The independent association of high creatinine level with increased risk of maternal mortality may indicate the severity of the HDP. However, the strong association of maternal mortality with low blood pressure, failure to get antihypertensive drugs and intrapartum and antepartum onset of HDP after admission to one of the study hospitals seem to show that one factor was interrelated with another one.
Since the protocol (27) for initiation of antihypertensive drug require the finding of blood pressure in the severe state (>160/110 mmHg), which is also the recommendation of other literatures (28, 29), women in normotensive or mild to moderate hypertension state were unlikely to get antihypertensive drug. Similarly, the majority (56%) of women who died with intrapartum and antepartum onset of HDP were not eligible for antihypertensive drug.

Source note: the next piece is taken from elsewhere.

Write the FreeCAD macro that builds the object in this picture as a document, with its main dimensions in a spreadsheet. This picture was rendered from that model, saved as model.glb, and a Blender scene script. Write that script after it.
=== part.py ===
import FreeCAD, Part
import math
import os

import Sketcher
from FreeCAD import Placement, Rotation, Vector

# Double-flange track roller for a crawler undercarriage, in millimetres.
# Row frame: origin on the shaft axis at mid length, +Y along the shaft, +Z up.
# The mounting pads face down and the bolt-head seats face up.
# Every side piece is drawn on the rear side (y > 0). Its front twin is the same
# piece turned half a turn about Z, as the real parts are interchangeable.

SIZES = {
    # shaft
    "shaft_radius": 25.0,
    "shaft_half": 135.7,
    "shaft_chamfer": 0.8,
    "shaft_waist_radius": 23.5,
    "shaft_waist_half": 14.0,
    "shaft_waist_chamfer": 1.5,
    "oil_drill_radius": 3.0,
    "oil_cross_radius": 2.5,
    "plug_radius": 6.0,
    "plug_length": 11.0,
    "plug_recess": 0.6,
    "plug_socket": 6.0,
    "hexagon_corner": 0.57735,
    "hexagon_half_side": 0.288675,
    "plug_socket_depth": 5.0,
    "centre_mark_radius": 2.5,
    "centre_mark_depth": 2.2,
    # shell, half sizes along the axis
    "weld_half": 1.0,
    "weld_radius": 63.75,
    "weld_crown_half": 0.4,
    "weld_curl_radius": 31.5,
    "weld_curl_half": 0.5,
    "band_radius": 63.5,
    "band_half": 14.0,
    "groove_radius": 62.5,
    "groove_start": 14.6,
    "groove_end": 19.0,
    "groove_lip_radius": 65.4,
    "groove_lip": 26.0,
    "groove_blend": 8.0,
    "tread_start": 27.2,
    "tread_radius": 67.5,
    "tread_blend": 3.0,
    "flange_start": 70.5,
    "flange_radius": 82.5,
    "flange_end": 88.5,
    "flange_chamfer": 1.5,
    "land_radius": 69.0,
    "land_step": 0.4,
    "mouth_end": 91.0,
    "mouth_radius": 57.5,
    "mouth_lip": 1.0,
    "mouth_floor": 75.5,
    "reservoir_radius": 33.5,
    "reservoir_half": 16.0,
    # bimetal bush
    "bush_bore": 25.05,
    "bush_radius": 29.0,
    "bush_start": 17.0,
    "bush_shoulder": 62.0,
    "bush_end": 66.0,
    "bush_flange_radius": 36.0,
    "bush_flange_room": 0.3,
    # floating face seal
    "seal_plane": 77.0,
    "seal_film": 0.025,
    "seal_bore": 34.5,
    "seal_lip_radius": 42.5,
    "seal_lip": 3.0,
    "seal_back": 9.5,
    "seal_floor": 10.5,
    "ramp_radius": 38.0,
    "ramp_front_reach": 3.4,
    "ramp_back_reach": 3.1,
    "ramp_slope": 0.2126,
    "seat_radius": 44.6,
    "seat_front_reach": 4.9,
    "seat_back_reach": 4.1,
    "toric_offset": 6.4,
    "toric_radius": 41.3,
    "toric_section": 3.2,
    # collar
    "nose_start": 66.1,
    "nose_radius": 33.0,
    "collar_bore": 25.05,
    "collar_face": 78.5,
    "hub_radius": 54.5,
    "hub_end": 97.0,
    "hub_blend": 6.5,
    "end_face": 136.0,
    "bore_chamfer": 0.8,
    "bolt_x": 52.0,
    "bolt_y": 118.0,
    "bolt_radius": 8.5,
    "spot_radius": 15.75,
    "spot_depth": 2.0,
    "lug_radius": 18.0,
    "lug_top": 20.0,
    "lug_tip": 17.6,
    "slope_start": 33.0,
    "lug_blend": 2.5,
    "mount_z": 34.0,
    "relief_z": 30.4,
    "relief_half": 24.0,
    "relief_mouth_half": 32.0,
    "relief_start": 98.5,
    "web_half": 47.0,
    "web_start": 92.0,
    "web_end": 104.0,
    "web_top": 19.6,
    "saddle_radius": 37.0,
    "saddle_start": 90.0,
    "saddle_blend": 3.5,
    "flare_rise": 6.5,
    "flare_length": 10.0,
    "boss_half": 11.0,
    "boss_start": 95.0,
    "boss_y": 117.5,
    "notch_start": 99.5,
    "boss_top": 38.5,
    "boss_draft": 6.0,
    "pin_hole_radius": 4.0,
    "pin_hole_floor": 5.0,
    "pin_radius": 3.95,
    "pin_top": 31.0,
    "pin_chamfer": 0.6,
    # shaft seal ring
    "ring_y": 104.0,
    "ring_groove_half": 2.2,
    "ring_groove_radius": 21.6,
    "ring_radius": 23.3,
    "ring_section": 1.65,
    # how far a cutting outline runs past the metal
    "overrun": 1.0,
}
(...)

Nevertheless, the association of maternal mortality with low blood pressure needs to be interpreted very cautiously. Firstly, the majority of women with normal blood pressure during their hospital stay were eclamptic, who have probably already developed further complications including multiple organ failure. This was partly evidenced by the strong association of maternal mortality with low platelet count, severe to moderate anemia, elevated creatinine and liver enzyme level. Secondly, because of the exactly unknown nature of these diseases course (30, 31), some women might still have low blood pressure record while the systemic effect of the disease was in the worst state.
Otherwise, the increased maternal mortality observed in women with early onset of HDP among preeclamptic and other type of HDP was not verified by the Cox proportional hazards models and Kaplan Meier survival analyses. This observation needs further investigation. Similarly, the observed increased risk of maternal mortality in the univariate analysis among women who gave birth vaginally needs to be interpreted very cautiously. Caesarean delivery is known to result in expeditious delivery and probably has reduced the risk of HDP related mortality. However, till a randomized clinical trial demonstrates the significance of caesarean delivery to reduce maternal mortality, the current evidence should be taken as inadequate.

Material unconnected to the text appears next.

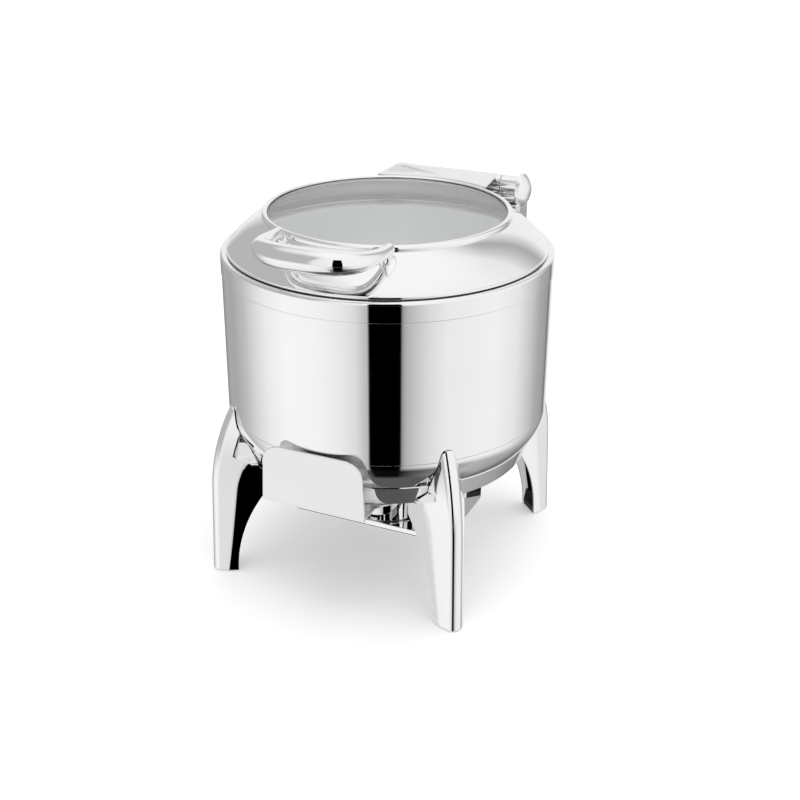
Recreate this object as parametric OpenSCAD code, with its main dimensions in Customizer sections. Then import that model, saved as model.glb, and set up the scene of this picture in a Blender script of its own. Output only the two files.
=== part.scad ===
// Round soup chafer: stand with four legs, lift-off tank, rear-hinged window lid, gel-fuel holder.
// Millimetres. +Z is up. The origin is on the floor under the middle of the tank.
// The handle is toward -Y and the hinge is toward +Y.

/* [Tank] */
// Outer radius of the plain tank wall
tank_r = 178; // [165:1:190]
// Height of the lower seam of the tank wall
tank_z0 = 186.5; // [180:0.5:195]
// Height of the seam below the collar
collar_z0 = 340; // [320:1:345]
// Height of the collar's top face, where the lid rests
collar_z1 = 361.1; // [355:0.1:365]
// Radius of the rounded bottom of the tank
bowl_r = 46; // [38:1:52]
// Sheet thickness of the tank wall
skin_t = 1.6; // [1:0.1:3]

/* [Pans] */
// Sheet thickness of the two pans
pan_t = 1.5; // [1:0.1:2.5]
// Outer radius of the food pan at its rim
food_r = 160; // [150:1:164]
// Height of the bottom of the food pan
food_z0 = 200; // [190:1:240]
// Corner radius of the food pan
food_corner = 30; // [15:1:45]

/* [Stand] */
// Radius of the support ring at its lower edge
ring_r0 = 157; // [150:0.5:160]
// Radius of the support ring at its upper edge
ring_r1 = 165.5; // [162:0.5:168]
// Height of the lower edge of the support ring
ring_z0 = 131; // [125:0.5:135]
// Height of the upper edge of the support ring
ring_z1 = 155.5; // [150:0.5:158]
// Sheet thickness of ring, shield and shelf
sheet_t = 2; // [1.5:0.1:3]

/* [Legs] */
// Half width of a leg above the ring
leg_w = 16; // [13:0.5:18]
// Radius of the rounded nose of a leg
leg_nose = 9.7; // [9:0.1:10.5]
// Slope of each face behind the nose, from the middle plane of the leg
leg_wedge = 28; // [26:0.5:30]
// Slope of each inner side, from the middle plane of the leg
leg_side = 16; // [14:0.5:18]
// Radius of the bend in the upper half of a leg
leg_bend = 218; // [200:1:240]
// Height of the tip of a leg
leg_top = 199.2; // [190:0.2:205]
// Wall thickness of a leg
leg_t = 3; // [2:0.25:5]

/* [Front shield] */
// Half width of the shield
shield_w = 59.5; // [50:0.5:65]
// Height of the upper edge of the shield
shield_top = 194; // [180:1:200]
// Distance of the shield's face from the middle
shield_y = 183; // [180:0.5:190]

/* [Fuel shelf and holder] */
// Half width of the fuel shelf
shelf_w = 97; // [80:1:105]
// Half depth of the fuel shelf
shelf_d = 54; // [50:1:70]
// Height of the underside of the fuel shelf
shelf_z = 42; // [30:1:55]
// Outer radius of the fuel holder
holder_r = 46; // [42:1:50]
// Height of the fuel holder
holder_h = 52; // [45:1:60]

/* [Lid] */
// Radius of the lid's flange
lid_r = 172.3; // [168:0.1:176]
// Height of the lid's lower edge
lid_z0 = 361.4; // [361.4:0.1:362]
// Outer radius of the window bezel
bezel_r = 133.2; // [120:0.2:140]
// Height of the top of the window bezel
bezel_top = 402.6; // [398:0.2:406]
// How far the lid's slope bulges outward
dome_bulge = 2.5; // [1:0.25:5]
// Radius of the window glass
glass_r = 128; // [115:1:135]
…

This study was not without limitation. The retrospective nature of the study design could not give us room to find some data on social and service related factors. As a result, we were not able to control all potential determinants of maternal mortality in women with HDP. Furthermore, since our data relied on record review, which might not be accurately recorded, the comparisons made on temporal relationship between exposed and non-exposed may be biased. Because of physiologic drop of blood pressure in the second trimester and decreased blood urea nitrogen and creatinine (32), some of the women who were diagnosed to have new onset hypertension probably had preconception hypertension.
In conclusion, the case fatality rate of HDP was among the highest in the world, and the analysis indicated that the majority of maternal deaths were linked to delay in providing obstetric care because of lack of antenatal care, delay in arrival, or delay in initiation of appropriate treatment. Therefore, health promotion should be provided to pregnant women focusing on awareness creation on the importance of antepartum and intrapartum care, and risk preparedness to seek health care when they experience HDP severity symptoms. Furthermore, the strong association of maternal mortality with low blood pressure is an area of investigation to redefine the threshold for initiation of antihypertensive drug.
Acknowledgement
We would like to thank UNFPA Ethiopia for the very modest financial support.